=== The input ===
•••
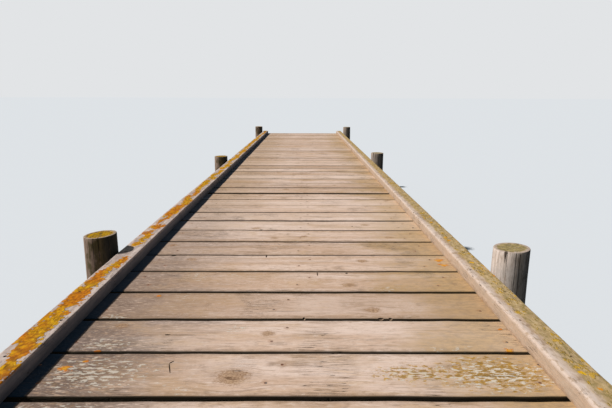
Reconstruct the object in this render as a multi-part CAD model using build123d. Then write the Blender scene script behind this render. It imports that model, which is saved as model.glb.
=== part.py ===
"""Timber jetty: cross boards on stringers, carried by bearers let into round piles, with a low kerb down each edge.

Lengths are in millimetres. X runs across the walkway, Y along it towards the open water, and Z up.
The origin is midway along the jetty, at the level of the pile feet.
"""

import os

from build123d import *

# Deck boards
deck_height = 1000  # top of the boards above the pile feet
deck_width = 1500
board_width = 197
board_thickness = 45
board_gap = 10
board_edge_radius = 4
boards_per_section = 29
section_gap = 14  # wider gap where the two sections of deck meet
board_groups_per_section = 2

# Kerbs
kerb_width = 86
kerb_height = 48
kerb_inner_radius = 12
kerb_outer_radius = 5
kerb_joint_gap = 6
kerb_lap_boards = 1  # boards of the shore section that the outer kerbs reach over

# Stringers
stringer_width = 75
stringer_depth = 150
stringer_inset = 50  # outer face of an edge stringer, in from the edge of the deck
stringer_setback = 20  # end of a stringer, in from the end of the deck
stringer_lap = 150  # length of a stringer past the middle of the bearer
stringer_notch = 15  # how far a stringer is cut down over a bearer
timber_arris = 3

# Bearers
bearer_thickness = 100
bearer_depth = 200
bearer_end = 25  # length of a bearer past the outside of its pile

# Bents, each a bearer with its two piles, counted from the open water to the shore
end_overhang = 250  # deck past the first and the last bearer
outer_bay = 4100
middle_bay = 3270

# Piles
pile_head_diameter = 133
pile_foot_diameter = 145
pile_clearance = 20  # between a pile and the edge of the deck
pile_head_radius = 5
housing_depth = 10  # how far a bearer is let into a pile
housing_clearance = 2  # over the bearer, inside its housing
pile_heads_left = (138, 87, 123, 112)  # pile heads above the deck
pile_heads_right = (146, 100, 135, 128)

section_length = boards_per_section * (board_width + board_gap) - board_gap
jetty_length = 2 * section_length + section_gap
outer_end = jetty_length / 2
shore_end = -jetty_length / 2
deck_edge = deck_width / 2
shore_section_start = shore_end + section_length
kerb_joint = shore_section_start - kerb_lap_boards * (board_width + board_gap) + board_gap / 2

board_underside = deck_height - board_thickness
stringer_underside = board_underside - stringer_depth
bearer_top = stringer_underside + stringer_notch
bearer_underside = bearer_top - bearer_depth

first_bent = outer_end - end_overhang
second_bent = first_bent - outer_bay
third_bent = second_bent - middle_bay
last_bent = shore_end + end_overhang
bents = (first_bent, second_bent, third_bent, last_bent)

mean_head = sum(pile_heads_left + pile_heads_right) / len(pile_heads_left + pile_heads_right)
seat_share = (bearer_top + bearer_underside) / 2 / (deck_height + mean_head)
pile_seat_diameter = pile_foot_diameter + seat_share * (pile_head_diameter - pile_foot_diameter)
pile_axis = deck_edge + pile_clearance + pile_head_diameter / 2
pile_offset = bearer_thickness / 2 + pile_seat_diameter / 2 - housing_depth
bearer_length = 2 * (pile_axis + pile_seat_diameter / 2 + bearer_end)

FROM_BELOW = (Align.CENTER, Align.CENTER, Align.MIN)


def timber(length_x, length_y, height, centre_x, centre_y, underside):
    """A sawn timber with its four long edges eased."""
    block = Box(length_x, length_y, height, align=FROM_BELOW)
    grain = Axis.X if length_x > length_y else Axis.Y
    block = chamfer(block.edges().filter_by(grain), timber_arris)
    return Pos(centre_x, centre_y, underside) * block


def deck_board(centre_y):
    """A board across the deck, with its two long top edges rounded."""
    board = Box(deck_width, board_width, board_thickness, align=FROM_BELOW)
    top_edges = board.faces().sort_by(Axis.Z)[-1].edges().filter_by(Axis.X)
    board = fillet(top_edges, board_edge_radius)
    return Pos(0, centre_y, board_underside) * board


def section_boards(section_start):
    """The boards of one section of deck, from its end nearer the open water towards the shore."""
    first_centre = section_start - board_width / 2
    pitch = board_width + board_gap
    return [deck_board(first_centre - number * pitch) for number in range(boards_per_section)]


def top_edge(rail, place):
    """The top long edge on one side of a kerb: place is 0 for the side of lowest X and -1 for the highest."""
    return rail.edges().filter_by(Axis.Y).group_by(Axis.X)[place].sort_by(Axis.Z)[-1]


def kerb(side, outer, inner):
    """A kerb on the edge of the deck, between two places along it; side is -1 on the left and 1 on the right."""
    rail = Box(kerb_width, outer - inner, kerb_height, align=FROM_BELOW)
    rail = fillet(top_edge(rail, 0), kerb_inner_radius)
    rail = fillet(top_edge(rail, -1), kerb_outer_radius)
    rail = Pos(deck_edge - kerb_width / 2, (outer + inner) / 2, deck_height) * rail
    return rail if side > 0 else mirror(rail, Plane.YZ)


def bearer(bent):
    """The cross timber of a bent, let into the pile at each of its ends."""
    return timber(bearer_length, bearer_thickness, bearer_depth, 0, bent, bearer_underside)


def pile(side, bent, towards_water, head):
    """A round pile beside the deck, housed for its bearer; towards_water is 1 or -1, the side of the bearer it is on."""
    post = Cone(pile_foot_diameter / 2, pile_head_diameter / 2, deck_height + head, align=FROM_BELOW)
    rim = post.edges().filter_by(GeomType.CIRCLE).sort_by(Axis.Z)[-1]
    post = fillet(rim, pile_head_radius)
    post = Pos(side * pile_axis, bent + towards_water * pile_offset, 0) * post
    housing = Box(2 * pile_foot_diameter, bearer_thickness, bearer_depth + housing_clearance, align=FROM_BELOW)
    return post - Pos(side * pile_axis, bent, bearer_underside) * housing


def stringer(line_x, outer, inner, crossed_bents):
    """A lengthwise timber under the boards, cut down over the bearers that it crosses."""
    beam = timber(stringer_width, outer - inner, stringer_depth, line_x, (outer + inner) / 2, stringer_underside)
    notch = Box(2 * stringer_width, bearer_thickness, stringer_notch, align=FROM_BELOW)
    for bent in crossed_bents:
        beam -= Pos(line_x, bent, stringer_underside) * notch
    return beam


def stringer_lines(shift):
    """Places across the deck of the three stringers of a bay; shift is 0 or 1, so that those of two bays lap."""
    edge_line = deck_edge - stringer_inset - stringer_width / 2 - shift * stringer_width
    return {"left": -edge_line, "middle": (shift - 0.5) * stringer_width, "right": edge_line}


def build():
    """Every piece of the jetty by name, as a shape of one or more solids."""
    pieces = {}

    for name, start in (("outer", outer_end), ("shore", shore_section_start)):
        boards = section_boards(start)
        group_size = -(-len(boards) // board_groups_per_section)
        for group in range(board_groups_per_section):
            members = boards[group * group_size : (group + 1) * group_size]
            pieces[f"deck_boards_{name}_{group + 1}"] = Compound(children=members)

    for side_name, side in (("left", -1), ("right", 1)):
        pieces[f"kerb_{side_name}_outer"] = kerb(side, outer_end, kerb_joint + kerb_joint_gap / 2)
        pieces[f"kerb_{side_name}_shore"] = kerb(side, kerb_joint - kerb_joint_gap / 2, shore_end)

    for number, bent in enumerate(bents, start=1):
        pieces[f"bearer_{number}"] = bearer(bent)
        left_side = 1 if number % 2 else -1
        pieces[f"pile_left_{number}"] = pile(-1, bent, left_side, pile_heads_left[number - 1])
        pieces[f"pile_right_{number}"] = pile(1, bent, -left_side, pile_heads_right[number - 1])

    bays = (
        ("outer_bay", outer_end - stringer_setback, second_bent - stringer_lap, bents[:2], 0),
        ("middle_bay", second_bent + stringer_lap, third_bent - stringer_lap, bents[1:3], 1),
        ("shore_bay", third_bent + stringer_lap, shore_end + stringer_setback, bents[2:], 0),
    )
    for bay_name, outer, inner, crossed_bents, shift in bays:
        for line_name, line_x in stringer_lines(shift).items():
            pieces[f"stringer_{line_name}_{bay_name}"] = stringer(line_x, outer, inner, crossed_bents)

    return pieces


os.makedirs("parts", exist_ok=True)
for node, shape in build().items():
    export_step(shape, f"parts/{node}.step")
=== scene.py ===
"""Looks of the timber jetty: its worn boards, kerbs, piles, nails and bolts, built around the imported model.

Lengths are in metres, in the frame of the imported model: X across the walkway, Y towards the open water, Z up.
Colours are written as they look, from 0 to 255.
"""

import math
import random

import bpy
from mathutils import Matrix, Vector
from mathutils.bvhtree import BVHTree


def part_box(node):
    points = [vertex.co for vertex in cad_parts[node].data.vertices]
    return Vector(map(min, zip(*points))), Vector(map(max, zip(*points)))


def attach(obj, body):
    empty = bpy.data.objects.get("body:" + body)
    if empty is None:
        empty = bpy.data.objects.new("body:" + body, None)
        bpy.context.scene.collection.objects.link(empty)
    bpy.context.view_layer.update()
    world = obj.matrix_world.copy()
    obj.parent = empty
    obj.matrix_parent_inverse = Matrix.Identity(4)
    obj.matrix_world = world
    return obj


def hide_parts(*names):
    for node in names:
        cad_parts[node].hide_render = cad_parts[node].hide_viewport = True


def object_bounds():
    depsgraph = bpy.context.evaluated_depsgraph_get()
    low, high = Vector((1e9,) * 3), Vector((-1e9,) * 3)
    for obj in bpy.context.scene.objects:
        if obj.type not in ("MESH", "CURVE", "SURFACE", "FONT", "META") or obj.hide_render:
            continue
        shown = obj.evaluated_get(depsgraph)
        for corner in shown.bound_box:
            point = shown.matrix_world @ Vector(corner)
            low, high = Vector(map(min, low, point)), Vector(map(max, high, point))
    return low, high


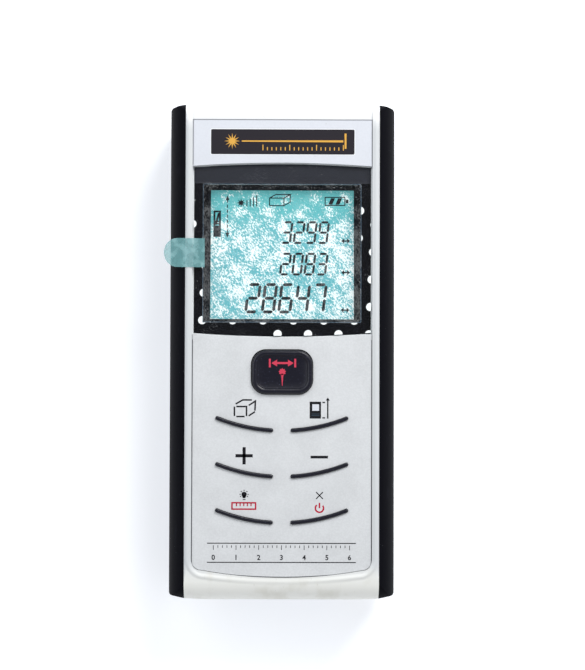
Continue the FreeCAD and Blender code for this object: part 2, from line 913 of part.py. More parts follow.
•••
=== What is being asked ===
Return verbatim the lines that run from the line containing "return pieces" through the line containing "bpy.context.scene.collection.objects.link(empty)", inclusive.

=== Full answer ===
    return pieces


os.makedirs("parts", exist_ok=True)
for node, shape in build().items():
    export_step(shape, f"parts/{node}.step")
=== scene.py ===
"""Looks of the timber jetty: its worn boards, kerbs, piles, nails and bolts, built around the imported model.

Lengths are in metres, in the frame of the imported model: X across the walkway, Y towards the open water, Z up.
Colours are written as they look, from 0 to 255.
"""

import math
import random

import bpy
from mathutils import Matrix, Vector
from mathutils.bvhtree import BVHTree


def part_box(node):
    points = [vertex.co for vertex in cad_parts[node].data.vertices]
    return Vector(map(min, zip(*points))), Vector(map(max, zip(*points)))


def attach(obj, body):
    empty = bpy.data.objects.get("body:" + body)
    if empty is None:
        empty = bpy.data.objects.new("body:" + body, None)
        bpy.context.scene.collection.objects.link(empty)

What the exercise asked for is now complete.